##### Provided data

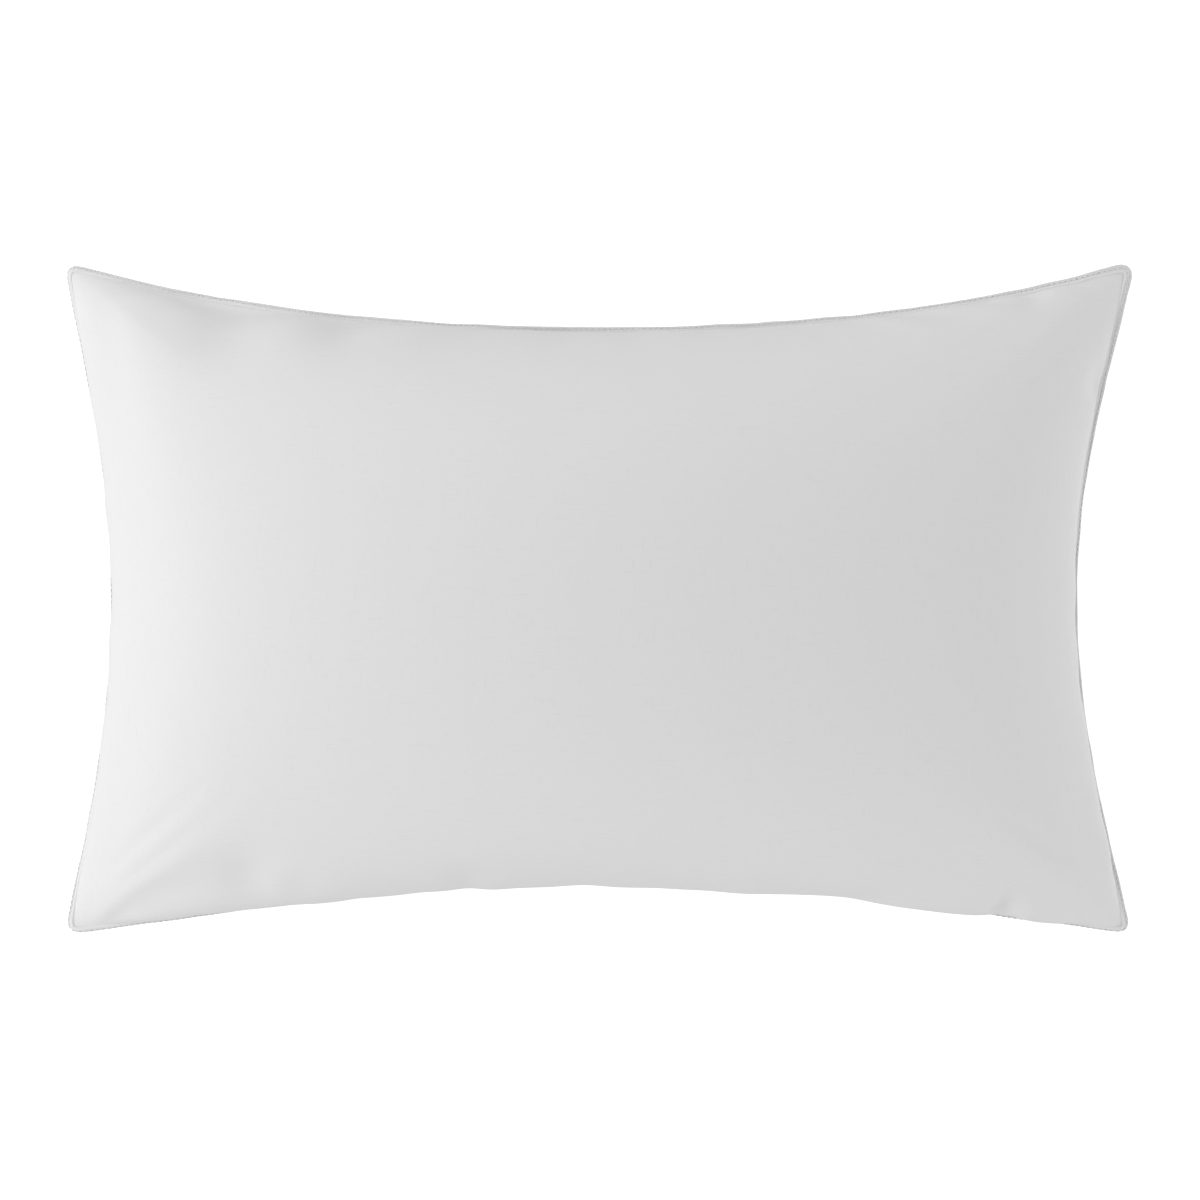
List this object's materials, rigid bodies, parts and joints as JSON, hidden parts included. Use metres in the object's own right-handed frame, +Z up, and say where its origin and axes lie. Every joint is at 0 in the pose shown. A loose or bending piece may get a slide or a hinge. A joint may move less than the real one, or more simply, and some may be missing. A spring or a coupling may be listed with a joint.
{
  "type": "bed pillow",
  "caption": "Rectangular bed pillow: woven cotton panels sewn round a loose polyester fibre filling, with an edge-stitched lip.",
  "frame": {"origin": "the middle of the flat patch that the pillow rests on, at the bottom centre of its box", "axes": "+X along the pillow's length, +Y across its width and +Z up through its thickness, out of the front panel"},
  "size_m": [0.78, 0.49, 0.1798],
  "materials": {
    "ticking_cotton": "matte",
    "polyester_fibre": "matte",
    "sewing_thread": "satin",
    "label_satin": "satin"
  },
  "bodies": {
    "pillow": {"front_panel": "ticking_cotton", "back_panel": "ticking_cotton", "fiberfill_core": "polyester_fibre", "edge_stitch_needle_thread": "sewing_thread", "edge_stitch_bobbin_thread": "sewing_thread", "overlock_needle_thread": "sewing_thread", "overlock_upper_looper_thread": "sewing_thread", "overlock_lower_looper_thread": "sewing_thread", "care_label": "label_satin"}
  },
  "joints": []
}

##########

> **What you should do**: Write out the data exactly as it stands.

> **Expected answer**:
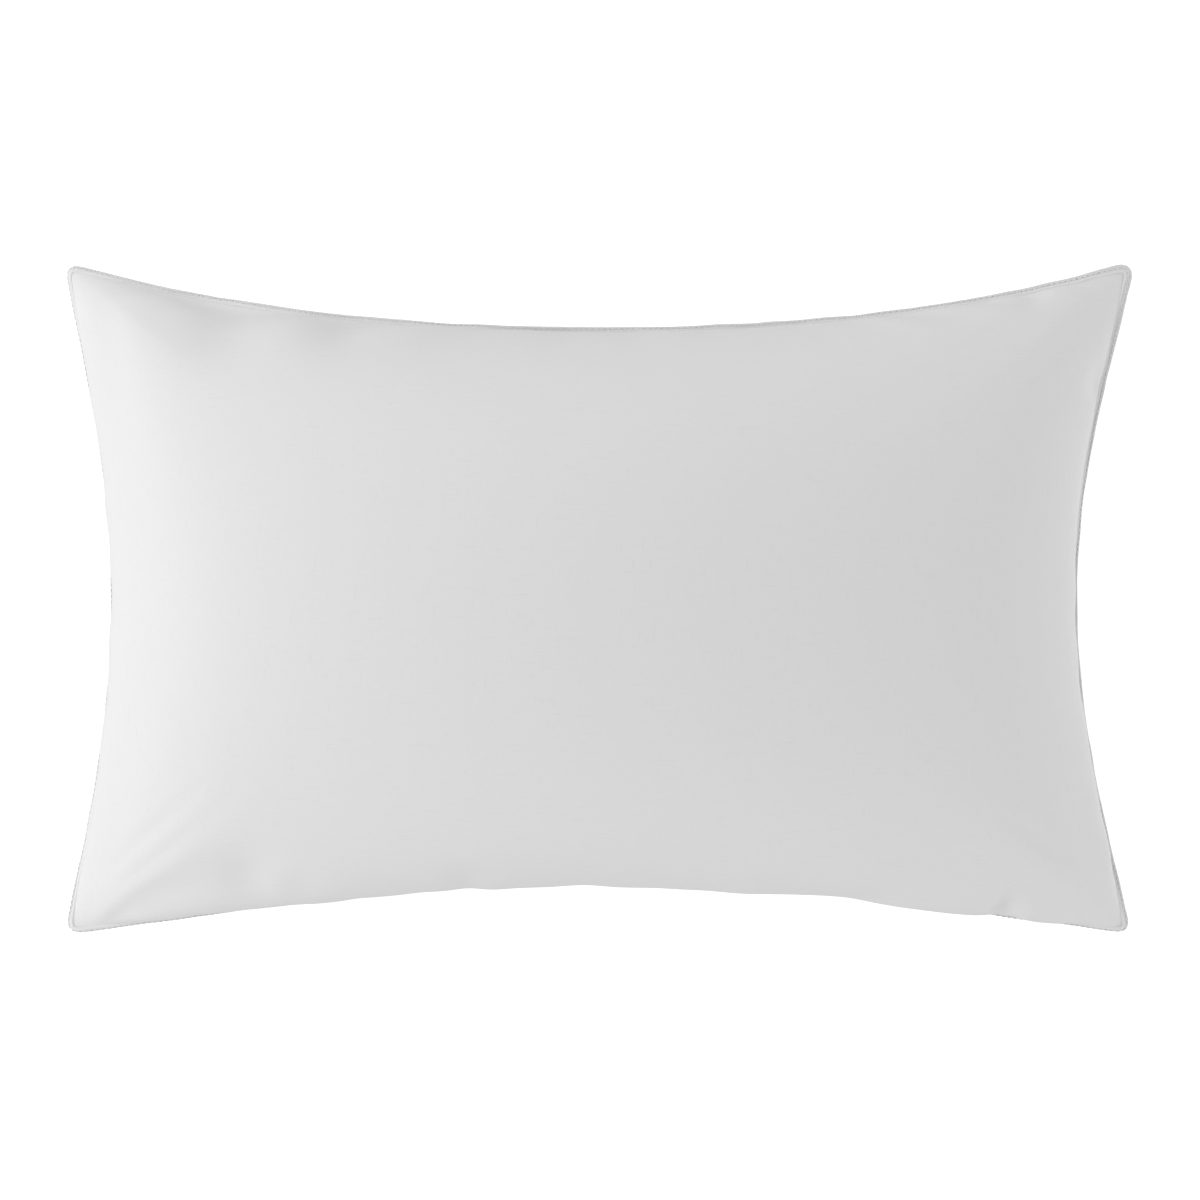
List this object's materials, rigid bodies, parts and joints as JSON, hidden parts included. Use metres in the object's own right-handed frame, +Z up, and say where its origin and axes lie. Every joint is at 0 in the pose shown. A loose or bending piece may get a slide or a hinge. A joint may move less than the real one, or more simply, and some may be missing. A spring or a coupling may be listed with a joint.
{
  "type": "bed pillow",
  "caption": "Rectangular bed pillow: woven cotton panels sewn round a loose polyester fibre filling, with an edge-stitched lip.",
  "frame": {"origin": "the middle of the flat patch that the pillow rests on, at the bottom centre of its box", "axes": "+X along the pillow's length, +Y across its width and +Z up through its thickness, out of the front panel"},
  "size_m": [0.78, 0.49, 0.1798],
  "materials": {
    "ticking_cotton": "matte",
    "polyester_fibre": "matte",
    "sewing_thread": "satin",
    "label_satin": "satin"
  },
  "bodies": {
    "pillow": {"front_panel": "ticking_cotton", "back_panel": "ticking_cotton", "fiberfill_core": "polyester_fibre", "edge_stitch_needle_thread": "sewing_thread", "edge_stitch_bobbin_thread": "sewing_thread", "overlock_needle_thread": "sewing_thread", "overlock_upper_looper_thread": "sewing_thread", "overlock_lower_looper_thread": "sewing_thread", "care_label": "label_satin"}
  },
  "joints": []
}